Jason Chaffetz, Republican of Utah and the chairman of the House oversight panel during Barack Obama’s presidency, said Mr. Trump’s actions reflected an understanding that congressional subpoenas have been losing power for years.

“Your subpoena is only as good as your ability to enforce it,” Mr. Chaffetz said, “and the reality is the only way to enforce a subpoena is through the Department of Justice, so good luck with that.”

At least so far, Mr. Trump has chosen not to compromise with his Democratic investigators.

“He doesn’t care about any of that stuff,” Mr. O’Brien said. His Democratic critics, Mr. O’Brien said, “have no leverage over his conscience.”

Representative Maxine Waters, Democrat of California and the chairwoman of the House Financial Services Committee, told reporters on Tuesday that the latest lawsuit targeting her committee’s subpoena only highlighted questions about what in his financial history the president was so determined to hide from public view. Democrats, she said, would fight him “tooth and nail.”

“He may file the lawsuit,” Ms.
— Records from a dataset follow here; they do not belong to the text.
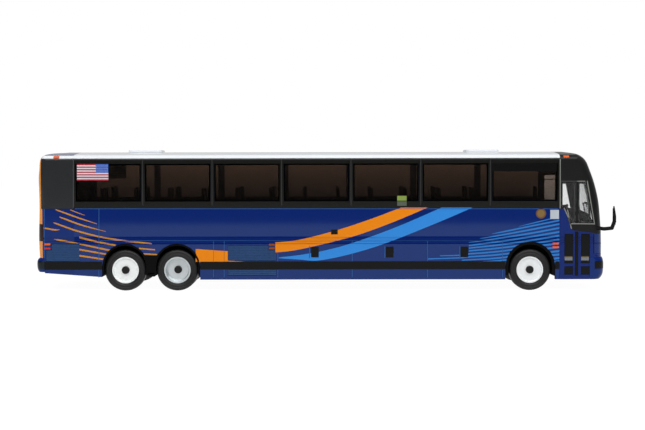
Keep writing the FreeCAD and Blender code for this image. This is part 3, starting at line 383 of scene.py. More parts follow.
def band_print(name, hex_code, bead_highlight_code):
    material, tree, shader = new_finish(name, hex_code, 0.16, IOR=1.5, Specular_IOR_Level=0.35)
    outward = add(tree, "Math", {0: coordinate(tree)["Y"]}, operation="ABSOLUTE")
    bead = mask(tree, outward.outputs[0], half_width + BEAD_PROUD)
    varied(tree, shader, painted_over(tree, linear(hex_code), bead_highlight_code, bead), 5.0, 0.06)
    grain(tree, shader, 0.5, 0.002, 0.4)
    return material


# the lighter grey of the pillar beads is a painted highlight; the quarter panel's beads keep its own colour
band_black = band_print("glossy black print", "#181817", "#282A29")
quarter_black = band_print("black quarter panel print", "#2A2C2E", "#2A2C2E")
print("black plastics:", trim_abs.name, liner_abs.name, band_black.name)

# %% [markdown]
# The side panes are moulded polystyrene, tinted smoke brown: one pane lets about a sixth of the light
# through at its top, and less toward the sill. The nose has nearly clear panes. Full transmission with an
# IOR near plastic's lets the seats show through, and a very slow ripple breaks up the reflections as
# moulding does.

# %% Panes
PANE_TOP = 34.5
PANE_SILL = 25.5


def moulded_pane(name, hex_code, roughness=0.02, low_code=None):
    """A see-through pane; with low_code its tint deepens toward the sill."""
    material, tree, shader = new_finish(name, hex_code, roughness, IOR=1.45, Transmission_Weight=1.0,
                                        Specular_IOR_Level=0.3)
    if low_code:
        depth = add(tree, "MapRange", {"Value": coordinate(tree)["Z"], "From Min": PANE_TOP * MM,
                                       "From Max": PANE_SILL * MM})
        tint = painted_over(tree, linear(hex_code), low_code, depth.outputs["Result"])
        tree.links.new(tint, shader.inputs["Base Color"])
    grain(tree, shader, 6.0, 0.01, 0.3)
    return material


tinted_pane = moulded_pane("smoke brown polystyrene", "#75675D", low_code="#544B46")
clear_pane = moulded_pane("clear polystyrene", "#F0F1F1")
sign_pane = moulded_pane("dark polystyrene sign cover", "#2A2A2C")
print("panes:", tinted_pane.name, clear_pane.name, sign_pane.name)

# %% [markdown]
# A headlamp lens is moulded clear. Its front stays clear, and its shoulder on the side of the coach is
# coloured the body's blue, a painted reflection of the bodywork round it. One shader does both: where the
# blue is, the transmission is taken away.

# %% Headlamp lens
LENS_CLEAR = "#C9D6E8"
SHOULDER_WIDTH = 2.9
CLEARNESS = 0.7


def lamp_moulding():
    material, tree, shader = new_finish("clear polystyrene lens", LENS_CLEAR, 0.1, IOR=1.5,
                                        Specular_IOR_Level=0.3, Specular_Tint=GLOSS_TINT)
    outward = add(tree, "Math", {0: coordinate(tree)["Y"]}, operation="ABSOLUTE")
    shoulder = mask(tree, outward.outputs[0], half_width - SHOULDER_WIDTH)
    # the shoulder's blue is a painted reflection of the body, not paint on the lens
    varied(tree, shader, painted_over(tree, linear(LENS_CLEAR), BLUE, shoulder), 2.0, 0.05)
    clear = add(tree, "Math", {0: CLEARNESS, 1: shoulder}, operation="SUBTRACT", use_clamp=True)
    tree.links.new(clear.outputs[0], shader.inputs["Transmission Weight"])
    grain(tree, shader, 0.8, 0.01, 0.4)
    return material


lamp_pane = lamp_moulding()
print("headlamp lens:", lamp_pane.name)

# %% [markdown]
# The small lamps are moulded in their own colours, with fine ribs on the face. A wave texture draws the
# ribs. At a scale of 1 it repeats every 0.314 m, so the scale follows from the distance between two ribs.
# The markers along the side are one node, so a pattern tells them apart by their place: the middle pair is
# darker, and the lower one at the tail is red.

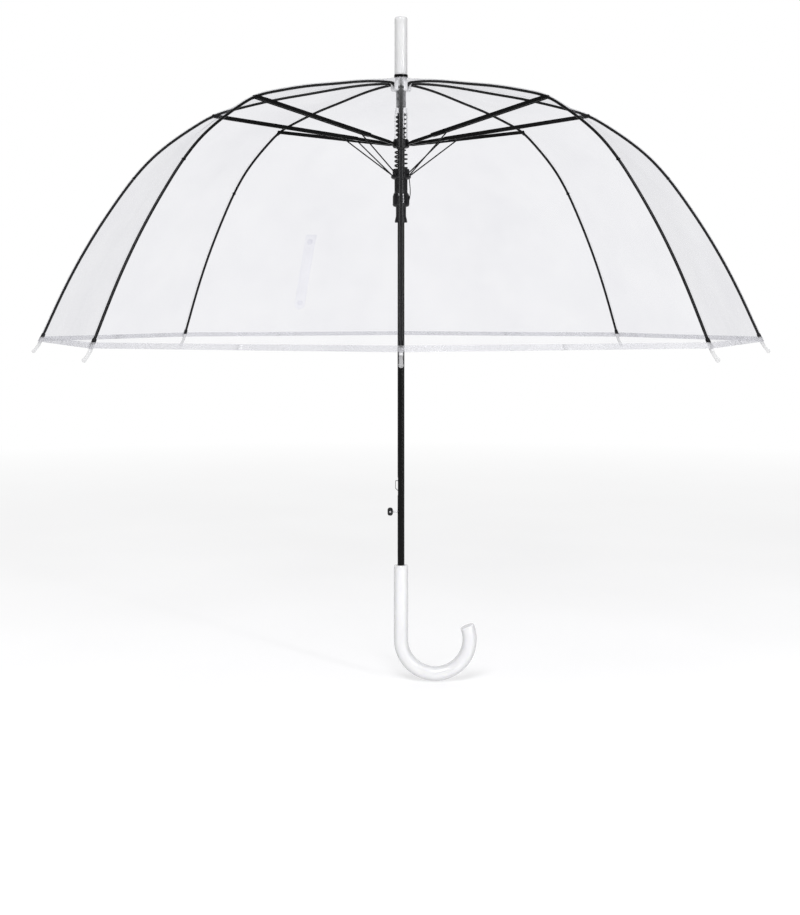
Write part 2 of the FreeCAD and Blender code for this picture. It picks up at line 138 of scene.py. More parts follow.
def closed_sheet(outer, inner):
    """Vertices and faces of a closed sheet between two grids of points, shaped (rows, cols, 3)."""
    rows, cols = outer.shape[:2]
    count = rows * cols
    verts = np.concatenate([outer.reshape(-1, 3), inner.reshape(-1, 3)])
    quads = grid_faces(rows, cols)
    faces = [f[::-1] for f in quads] + [tuple(i + count for i in f) for f in quads]
    rim = list(range(cols)) + [i * cols + cols - 1 for i in range(1, rows)] + \
        [(rows - 1) * cols + j for j in range(cols - 2, -1, -1)] + \
        [i * cols for i in range(rows - 2, 0, -1)]
    faces += [(a, b, b + count, a + count) for a, b in zip(rim, rim[1:] + rim[:1])]
    return verts, faces


def lathe(name, profile, material, segments=64):
    """A piece turned about the Z axis. The profile is a closed loop of (radius, height)."""
    rows = len(profile)
    verts = []
    for s in range(segments):
        a = 2 * math.pi * s / segments
        for r, z in profile:
            verts.append((r * math.cos(a), r * math.sin(a), z))
    faces = []
    for s in range(segments):
        n = (s + 1) % segments
        for i in range(rows):
            j = (i + 1) % rows
            faces.append((s * rows + i, n * rows + i, n * rows + j, s * rows + j))
    return make_mesh(name, verts, faces, material)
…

Waters said, “but that is not the end of this game.”

Democrats are contemplating a range of responses. They could go to court themselves to try to seek orders enforcing the subpoenas. They could hold administration officials or other witnesses in contempt of Congress. Or they could initiate impeachment proceedings against Mr. Trump or other officials.

They appear determined to continue their financial investigations, as well. The House Intelligence Committee, one of the panels behind the subpoenas, has hired Patrick Fallon, the former head of the F.B.I.’s financial crimes unit, to aid the effort, according to a committee official who was not authorized to discuss it publicly.